Mexican Peso: The greenback's five-day advance against the Mexican peso ended at the start of last week, but here too the correction proved shallow. It pulled back from near MXN20.80 to around MXN20.50 where it carved a base for a few sessions. It recovered to almost MXN20.79 ahead of the weekend before consolidating. Initial support is seen around MXN20.65. The week ahead is important for the peso. On February 9, the January CPI will be reported and the following day, the central bank meets for the first time with the new governor. Mexico's CPI is expected to have remained above 7% for the third consecutive month. The median forecast (Bloomberg survey) looks for a 50 bp hike. The economy contracted slightly Q3 21 and Q4 21. The momentum indicators are giving conflicting signals. On balance, provided the MXN20.50 support area holds, the dollar may be able to work its way higher. The peso gained about 0.6% on the week, only bested in the region by the Brazilian real. However, it snapped a five-day advance after the central bank delivered the expected 150 bp hike. Initial resistance is seen in the BRL5.36 area that houses a retracement objective and the 200-day moving average. The MACD is turning higher and the Slow Stochastic looks poised to turn in the days ahead.
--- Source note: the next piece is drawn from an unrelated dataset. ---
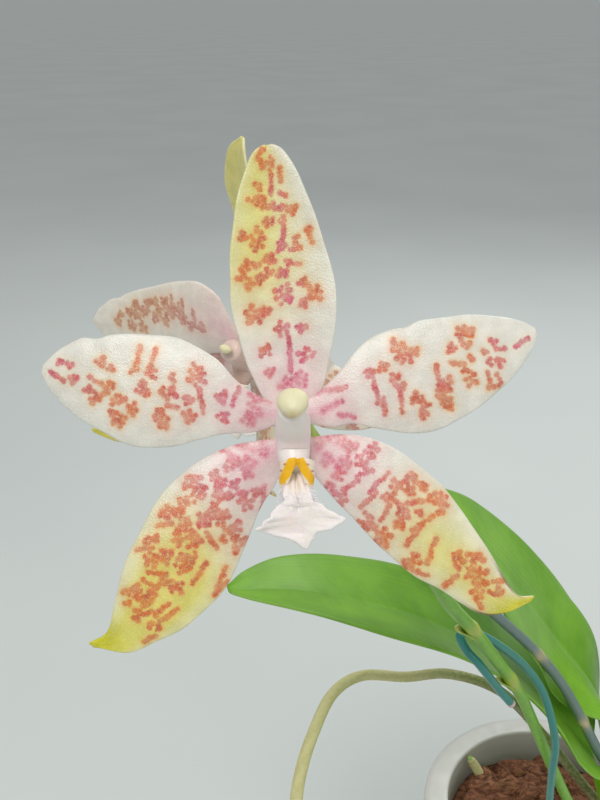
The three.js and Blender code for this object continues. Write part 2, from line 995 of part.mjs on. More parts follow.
function makePedicels() {
  return Object.entries(PEDICELS).map(([name, { flower, rest }]) => {
    const { face } = flowerFrame(flower);
    const seat = vector(COLUMN.stub.points[0]);
    const behind = (distance) =>
      face.localToWorld(new THREE.Vector3(seat.x, seat.y, seat.z - distance)).toArray();
    const points = [behind(GAP), behind(GAP + OVARY.straight), ...rest];
    return part(name, stalk({ ...OVARY, points }), FINISH.spike);
  });
}

// Whole plant

/** What stands in the bark, fattened a little, as the tools that cut its holes. */
function holeTools() {
  const standing = [
    STEM_STALK,
    { ...WIRE, points: WIRE.points.slice(0, 3) },
    ROOTS.root_into_bark,
    ROOTS.root_tip_at_rim,
  ];
  return standing.map((thing) => {
    const lowest = Math.min(...thing.points.map((point) => point[2]));
    const points = thing.points.map(([x, y, z]) => [x, y, z === lowest ? z - HOLE.deeper : z]);
    const radii = thing.radii.map(([where, radius]) => [where, radius + HOLE.wider]);
    return stalk({ ...thing, points, radii });
  });
}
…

Chinese Yuan: The mainland markets re-open after the long holiday celebration. The offshore yuan is virtually unchanged from when the mainland markets shut on January 28. The US dollar weakened against all the major currencies last week, this may make it difficult to deter a stronger onshore yuan. The dollar settled slightly above CNY6.3610 on January 28. Some investors ae interested in the spread between US and Chinese bonds. The Chinese rate premium is being compressed. Another market segment is not interested in the yield spread, but the capital appreciation/preservation. Over the past year, China's bonds have increased in price while all others have fallen.